TASK TO CARRY OUT:
Reproduce all entries precisely as they are written.

-------- INFORMATION PROVIDED

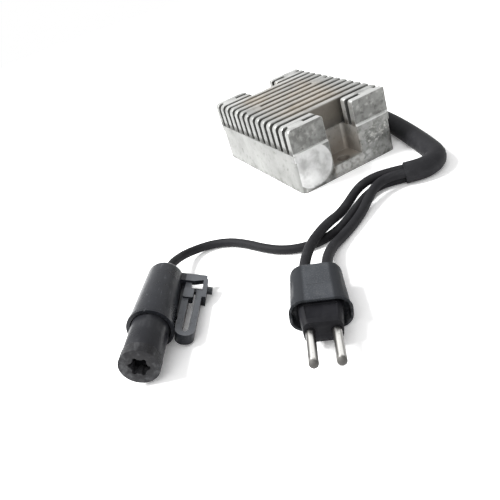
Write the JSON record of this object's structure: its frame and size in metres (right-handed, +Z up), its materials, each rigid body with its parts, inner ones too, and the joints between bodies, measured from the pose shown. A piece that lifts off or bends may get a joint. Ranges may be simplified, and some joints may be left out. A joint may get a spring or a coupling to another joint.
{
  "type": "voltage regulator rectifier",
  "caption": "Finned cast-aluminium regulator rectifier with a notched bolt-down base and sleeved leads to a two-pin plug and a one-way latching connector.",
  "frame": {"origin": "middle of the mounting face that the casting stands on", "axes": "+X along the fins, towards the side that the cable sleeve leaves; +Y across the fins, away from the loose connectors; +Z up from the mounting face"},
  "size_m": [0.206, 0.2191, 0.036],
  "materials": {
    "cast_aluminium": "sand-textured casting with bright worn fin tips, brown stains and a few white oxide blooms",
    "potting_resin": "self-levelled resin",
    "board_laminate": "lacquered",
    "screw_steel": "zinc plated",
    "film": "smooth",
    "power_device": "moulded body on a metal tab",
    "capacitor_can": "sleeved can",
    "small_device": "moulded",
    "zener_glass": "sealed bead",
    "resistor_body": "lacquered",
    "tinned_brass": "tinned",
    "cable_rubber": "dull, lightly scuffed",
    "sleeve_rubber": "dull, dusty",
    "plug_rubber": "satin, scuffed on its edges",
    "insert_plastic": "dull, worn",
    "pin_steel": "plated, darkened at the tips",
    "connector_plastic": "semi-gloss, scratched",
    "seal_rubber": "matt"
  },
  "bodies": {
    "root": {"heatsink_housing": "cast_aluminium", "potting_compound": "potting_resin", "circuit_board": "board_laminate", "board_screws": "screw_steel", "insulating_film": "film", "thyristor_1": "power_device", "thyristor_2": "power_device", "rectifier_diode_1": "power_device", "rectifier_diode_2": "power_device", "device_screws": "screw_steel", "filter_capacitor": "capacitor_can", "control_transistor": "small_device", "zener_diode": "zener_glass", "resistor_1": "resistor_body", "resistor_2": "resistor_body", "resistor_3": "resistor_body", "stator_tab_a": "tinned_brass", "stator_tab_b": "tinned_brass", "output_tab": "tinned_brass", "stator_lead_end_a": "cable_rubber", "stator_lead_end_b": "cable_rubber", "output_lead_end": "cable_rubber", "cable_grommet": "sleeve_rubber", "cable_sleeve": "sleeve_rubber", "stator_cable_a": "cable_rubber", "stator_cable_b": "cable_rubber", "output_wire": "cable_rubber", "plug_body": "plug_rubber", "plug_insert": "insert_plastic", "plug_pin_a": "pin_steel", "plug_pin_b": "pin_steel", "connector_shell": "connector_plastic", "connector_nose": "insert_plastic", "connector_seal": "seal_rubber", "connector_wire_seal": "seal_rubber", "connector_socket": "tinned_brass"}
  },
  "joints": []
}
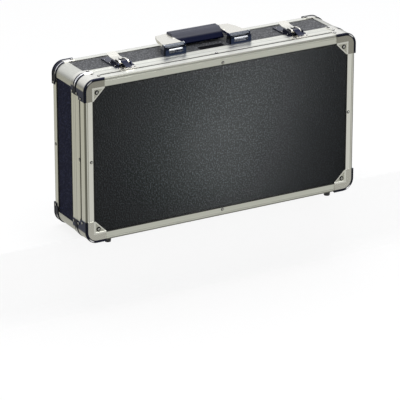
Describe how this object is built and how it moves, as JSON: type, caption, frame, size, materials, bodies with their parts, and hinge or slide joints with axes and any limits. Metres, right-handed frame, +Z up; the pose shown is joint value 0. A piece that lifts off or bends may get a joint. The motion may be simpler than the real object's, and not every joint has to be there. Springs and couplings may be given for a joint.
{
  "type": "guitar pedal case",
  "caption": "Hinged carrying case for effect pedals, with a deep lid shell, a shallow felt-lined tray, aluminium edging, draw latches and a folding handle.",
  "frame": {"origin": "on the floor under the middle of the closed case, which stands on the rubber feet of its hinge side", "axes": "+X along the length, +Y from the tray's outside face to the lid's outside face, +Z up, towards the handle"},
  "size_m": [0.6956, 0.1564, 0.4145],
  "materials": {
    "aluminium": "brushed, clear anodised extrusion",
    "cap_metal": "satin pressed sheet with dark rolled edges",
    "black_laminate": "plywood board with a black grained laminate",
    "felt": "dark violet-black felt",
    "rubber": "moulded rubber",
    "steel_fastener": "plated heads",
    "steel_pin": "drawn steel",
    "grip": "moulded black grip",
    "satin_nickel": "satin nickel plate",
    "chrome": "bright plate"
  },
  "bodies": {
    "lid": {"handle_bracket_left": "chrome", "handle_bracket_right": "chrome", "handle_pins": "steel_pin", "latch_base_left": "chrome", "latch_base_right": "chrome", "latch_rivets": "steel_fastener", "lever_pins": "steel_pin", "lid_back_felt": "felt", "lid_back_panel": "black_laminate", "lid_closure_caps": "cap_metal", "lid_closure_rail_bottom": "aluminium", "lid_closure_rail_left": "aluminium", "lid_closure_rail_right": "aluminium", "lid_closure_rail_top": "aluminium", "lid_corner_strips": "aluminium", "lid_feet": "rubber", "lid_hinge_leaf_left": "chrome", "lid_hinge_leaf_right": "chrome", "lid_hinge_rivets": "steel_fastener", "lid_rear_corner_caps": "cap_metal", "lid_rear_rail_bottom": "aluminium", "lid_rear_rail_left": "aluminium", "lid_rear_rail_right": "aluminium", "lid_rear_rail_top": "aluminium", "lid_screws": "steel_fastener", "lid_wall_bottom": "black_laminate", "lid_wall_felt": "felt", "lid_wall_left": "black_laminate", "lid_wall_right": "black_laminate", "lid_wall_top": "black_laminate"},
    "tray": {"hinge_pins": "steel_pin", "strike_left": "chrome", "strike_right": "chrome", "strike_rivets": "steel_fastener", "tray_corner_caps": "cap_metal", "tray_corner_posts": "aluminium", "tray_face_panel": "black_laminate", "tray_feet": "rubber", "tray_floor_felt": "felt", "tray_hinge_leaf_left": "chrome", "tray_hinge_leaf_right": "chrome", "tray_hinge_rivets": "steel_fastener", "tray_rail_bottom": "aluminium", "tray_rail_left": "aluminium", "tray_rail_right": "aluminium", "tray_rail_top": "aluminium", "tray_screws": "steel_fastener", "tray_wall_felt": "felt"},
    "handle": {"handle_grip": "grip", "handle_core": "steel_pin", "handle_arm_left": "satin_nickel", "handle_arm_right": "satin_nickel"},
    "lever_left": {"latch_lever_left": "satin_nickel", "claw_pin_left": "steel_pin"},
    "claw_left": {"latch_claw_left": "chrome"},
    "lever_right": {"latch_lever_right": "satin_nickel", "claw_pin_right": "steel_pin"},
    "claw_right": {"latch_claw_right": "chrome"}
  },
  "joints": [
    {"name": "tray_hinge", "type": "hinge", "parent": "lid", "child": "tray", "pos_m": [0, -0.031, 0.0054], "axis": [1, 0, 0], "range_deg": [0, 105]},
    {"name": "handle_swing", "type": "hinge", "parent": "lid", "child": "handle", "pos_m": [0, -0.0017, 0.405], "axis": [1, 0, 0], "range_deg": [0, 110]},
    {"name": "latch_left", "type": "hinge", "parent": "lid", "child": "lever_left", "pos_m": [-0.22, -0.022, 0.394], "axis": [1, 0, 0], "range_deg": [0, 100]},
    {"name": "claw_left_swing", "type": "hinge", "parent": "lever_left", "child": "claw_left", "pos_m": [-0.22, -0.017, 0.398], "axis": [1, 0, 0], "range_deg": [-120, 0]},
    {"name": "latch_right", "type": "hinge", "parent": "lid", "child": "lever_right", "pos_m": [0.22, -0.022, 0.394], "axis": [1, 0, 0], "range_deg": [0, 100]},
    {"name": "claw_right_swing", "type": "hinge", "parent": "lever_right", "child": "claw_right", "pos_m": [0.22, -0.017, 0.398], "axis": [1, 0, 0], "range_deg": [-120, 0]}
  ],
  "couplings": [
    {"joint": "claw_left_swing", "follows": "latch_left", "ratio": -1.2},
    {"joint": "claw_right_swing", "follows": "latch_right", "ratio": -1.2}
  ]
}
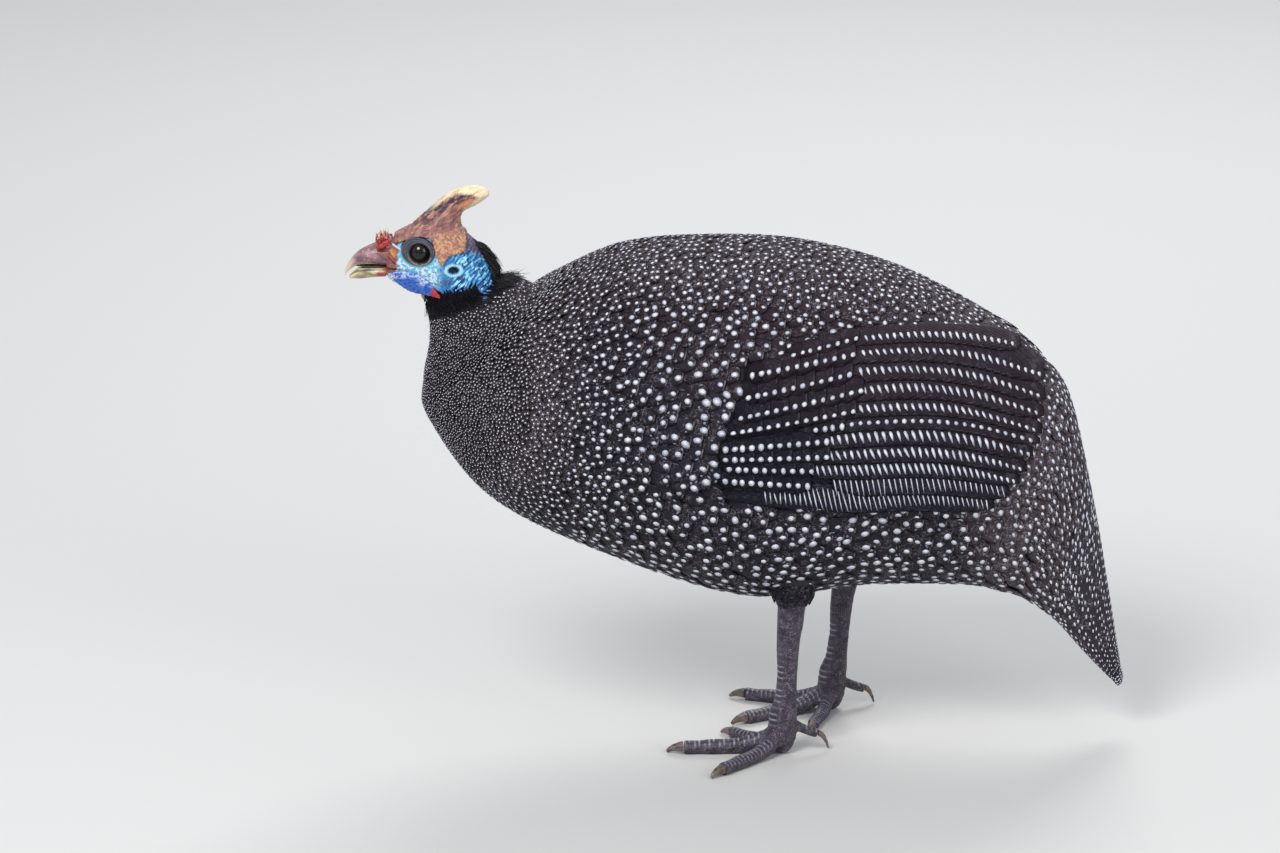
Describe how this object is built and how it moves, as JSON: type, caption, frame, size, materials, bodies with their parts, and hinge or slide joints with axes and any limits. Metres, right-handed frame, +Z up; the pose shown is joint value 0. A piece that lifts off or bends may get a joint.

----------------

CORRECT OUTPUT:
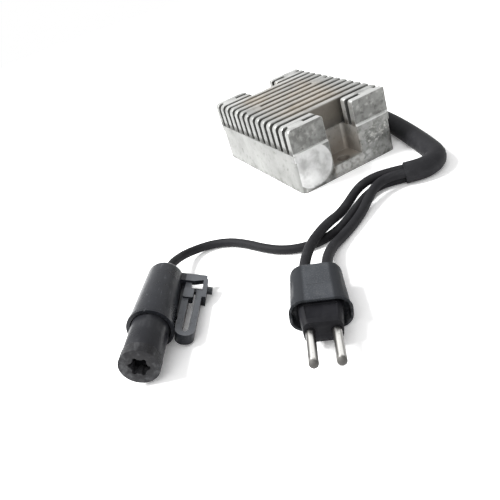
Write the JSON record of this object's structure: its frame and size in metres (right-handed, +Z up), its materials, each rigid body with its parts, inner ones too, and the joints between bodies, measured from the pose shown. A piece that lifts off or bends may get a joint. Ranges may be simplified, and some joints may be left out. A joint may get a spring or a coupling to another joint.
{
  "type": "voltage regulator rectifier",
  "caption": "Finned cast-aluminium regulator rectifier with a notched bolt-down base and sleeved leads to a two-pin plug and a one-way latching connector.",
  "frame": {"origin": "middle of the mounting face that the casting stands on", "axes": "+X along the fins, towards the side that the cable sleeve leaves; +Y across the fins, away from the loose connectors; +Z up from the mounting face"},
  "size_m": [0.206, 0.2191, 0.036],
  "materials": {
    "cast_aluminium": "sand-textured casting with bright worn fin tips, brown stains and a few white oxide blooms",
    "potting_resin": "self-levelled resin",
    "board_laminate": "lacquered",
    "screw_steel": "zinc plated",
    "film": "smooth",
    "power_device": "moulded body on a metal tab",
    "capacitor_can": "sleeved can",
    "small_device": "moulded",
    "zener_glass": "sealed bead",
    "resistor_body": "lacquered",
    "tinned_brass": "tinned",
    "cable_rubber": "dull, lightly scuffed",
    "sleeve_rubber": "dull, dusty",
    "plug_rubber": "satin, scuffed on its edges",
    "insert_plastic": "dull, worn",
    "pin_steel": "plated, darkened at the tips",
    "connector_plastic": "semi-gloss, scratched",
    "seal_rubber": "matt"
  },
  "bodies": {
    "root": {"heatsink_housing": "cast_aluminium", "potting_compound": "potting_resin", "circuit_board": "board_laminate", "board_screws": "screw_steel", "insulating_film": "film", "thyristor_1": "power_device", "thyristor_2": "power_device", "rectifier_diode_1": "power_device", "rectifier_diode_2": "power_device", "device_screws": "screw_steel", "filter_capacitor": "capacitor_can", "control_transistor": "small_device", "zener_diode": "zener_glass", "resistor_1": "resistor_body", "resistor_2": "resistor_body", "resistor_3": "resistor_body", "stator_tab_a": "tinned_brass", "stator_tab_b": "tinned_brass", "output_tab": "tinned_brass", "stator_lead_end_a": "cable_rubber", "stator_lead_end_b": "cable_rubber", "output_lead_end": "cable_rubber", "cable_grommet": "sleeve_rubber", "cable_sleeve": "sleeve_rubber", "stator_cable_a": "cable_rubber", "stator_cable_b": "cable_rubber", "output_wire": "cable_rubber", "plug_body": "plug_rubber", "plug_insert": "insert_plastic", "plug_pin_a": "pin_steel", "plug_pin_b": "pin_steel", "connector_shell": "connector_plastic", "connector_nose": "insert_plastic", "connector_seal": "seal_rubber", "connector_wire_seal": "seal_rubber", "connector_socket": "tinned_brass"}
  },
  "joints": []
}
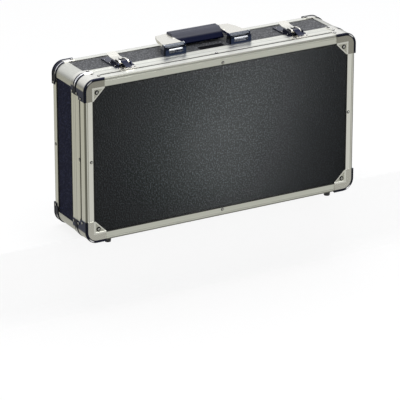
Describe how this object is built and how it moves, as JSON: type, caption, frame, size, materials, bodies with their parts, and hinge or slide joints with axes and any limits. Metres, right-handed frame, +Z up; the pose shown is joint value 0. A piece that lifts off or bends may get a joint. The motion may be simpler than the real object's, and not every joint has to be there. Springs and couplings may be given for a joint.
{
  "type": "guitar pedal case",
  "caption": "Hinged carrying case for effect pedals, with a deep lid shell, a shallow felt-lined tray, aluminium edging, draw latches and a folding handle.",
  "frame": {"origin": "on the floor under the middle of the closed case, which stands on the rubber feet of its hinge side", "axes": "+X along the length, +Y from the tray's outside face to the lid's outside face, +Z up, towards the handle"},
  "size_m": [0.6956, 0.1564, 0.4145],
  "materials": {
    "aluminium": "brushed, clear anodised extrusion",
    "cap_metal": "satin pressed sheet with dark rolled edges",
    "black_laminate": "plywood board with a black grained laminate",
    "felt": "dark violet-black felt",
    "rubber": "moulded rubber",
    "steel_fastener": "plated heads",
    "steel_pin": "drawn steel",
    "grip": "moulded black grip",
    "satin_nickel": "satin nickel plate",
    "chrome": "bright plate"
  },
  "bodies": {
    "lid": {"handle_bracket_left": "chrome", "handle_bracket_right": "chrome", "handle_pins": "steel_pin", "latch_base_left": "chrome", "latch_base_right": "chrome", "latch_rivets": "steel_fastener", "lever_pins": "steel_pin", "lid_back_felt": "felt", "lid_back_panel": "black_laminate", "lid_closure_caps": "cap_metal", "lid_closure_rail_bottom": "aluminium", "lid_closure_rail_left": "aluminium", "lid_closure_rail_right": "aluminium", "lid_closure_rail_top": "aluminium", "lid_corner_strips": "aluminium", "lid_feet": "rubber", "lid_hinge_leaf_left": "chrome", "lid_hinge_leaf_right": "chrome", "lid_hinge_rivets": "steel_fastener", "lid_rear_corner_caps": "cap_metal", "lid_rear_rail_bottom": "aluminium", "lid_rear_rail_left": "aluminium", "lid_rear_rail_right": "aluminium", "lid_rear_rail_top": "aluminium", "lid_screws": "steel_fastener", "lid_wall_bottom": "black_laminate", "lid_wall_felt": "felt", "lid_wall_left": "black_laminate", "lid_wall_right": "black_laminate", "lid_wall_top": "black_laminate"},
    "tray": {"hinge_pins": "steel_pin", "strike_left": "chrome", "strike_right": "chrome", "strike_rivets": "steel_fastener", "tray_corner_caps": "cap_metal", "tray_corner_posts": "aluminium", "tray_face_panel": "black_laminate", "tray_feet": "rubber", "tray_floor_felt": "felt", "tray_hinge_leaf_left": "chrome", "tray_hinge_leaf_right": "chrome", "tray_hinge_rivets": "steel_fastener", "tray_rail_bottom": "aluminium", "tray_rail_left": "aluminium", "tray_rail_right": "aluminium", "tray_rail_top": "aluminium", "tray_screws": "steel_fastener", "tray_wall_felt": "felt"},
    "handle": {"handle_grip": "grip", "handle_core": "steel_pin", "handle_arm_left": "satin_nickel", "handle_arm_right": "satin_nickel"},
    "lever_left": {"latch_lever_left": "satin_nickel", "claw_pin_left": "steel_pin"},
    "claw_left": {"latch_claw_left": "chrome"},
    "lever_right": {"latch_lever_right": "satin_nickel", "claw_pin_right": "steel_pin"},
    "claw_right": {"latch_claw_right": "chrome"}
  },
  "joints": [
    {"name": "tray_hinge", "type": "hinge", "parent": "lid", "child": "tray", "pos_m": [0, -0.031, 0.0054], "axis": [1, 0, 0], "range_deg": [0, 105]},
    {"name": "handle_swing", "type": "hinge", "parent": "lid", "child": "handle", "pos_m": [0, -0.0017, 0.405], "axis": [1, 0, 0], "range_deg": [0, 110]},
    {"name": "latch_left", "type": "hinge", "parent": "lid", "child": "lever_left", "pos_m": [-0.22, -0.022, 0.394], "axis": [1, 0, 0], "range_deg": [0, 100]},
    {"name": "claw_left_swing", "type": "hinge", "parent": "lever_left", "child": "claw_left", "pos_m": [-0.22, -0.017, 0.398], "axis": [1, 0, 0], "range_deg": [-120, 0]},
    {"name": "latch_right", "type": "hinge", "parent": "lid", "child": "lever_right", "pos_m": [0.22, -0.022, 0.394], "axis": [1, 0, 0], "range_deg": [0, 100]},
    {"name": "claw_right_swing", "type": "hinge", "parent": "lever_right", "child": "claw_right", "pos_m": [0.22, -0.017, 0.398], "axis": [1, 0, 0], "range_deg": [-120, 0]}
  ],
  "couplings": [
    {"joint": "claw_left_swing", "follows": "latch_left", "ratio": -1.2},
    {"joint": "claw_right_swing", "follows": "latch_right", "ratio": -1.2}
  ]
}
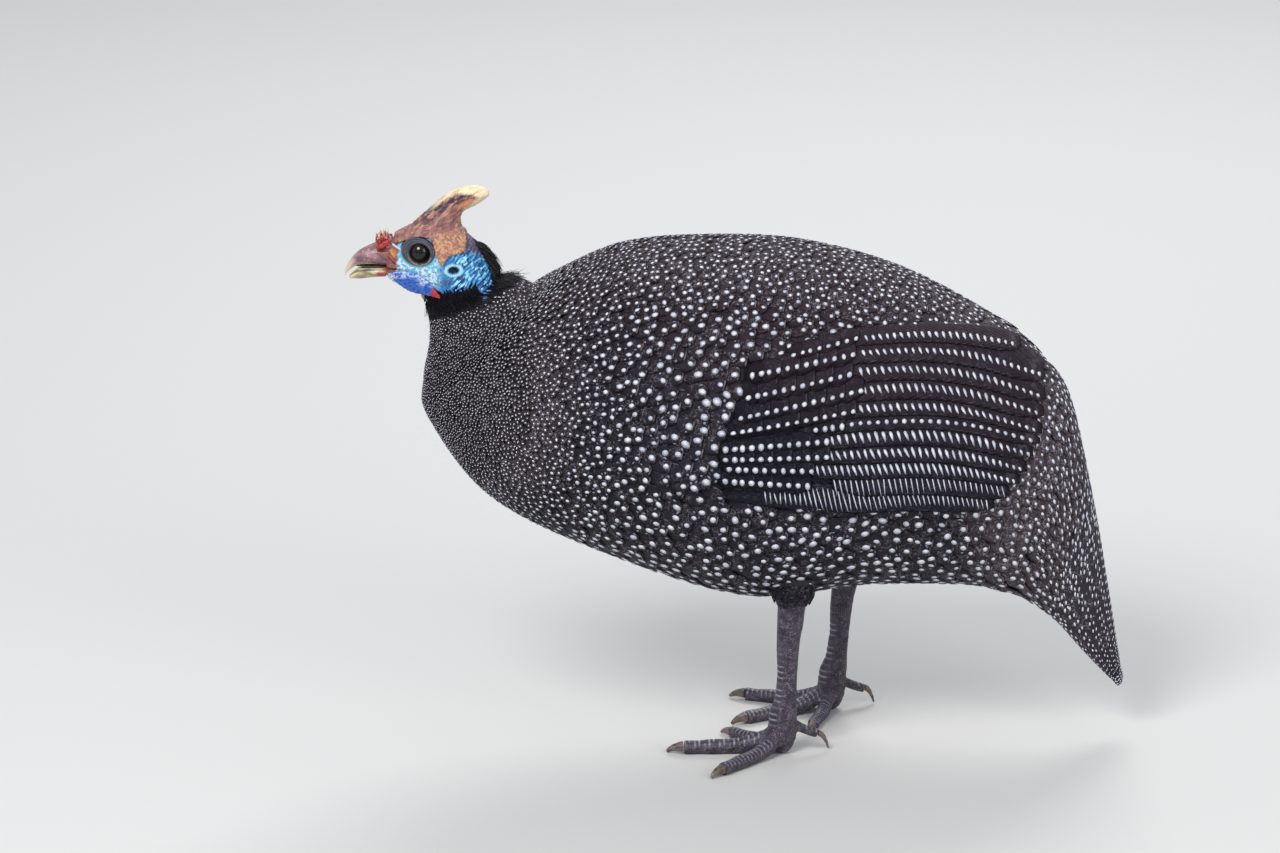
Describe how this object is built and how it moves, as JSON: type, caption, frame, size, materials, bodies with their parts, and hinge or slide joints with axes and any limits. Metres, right-handed frame, +Z up; the pose shown is joint value 0. A piece that lifts off or bends may get a joint.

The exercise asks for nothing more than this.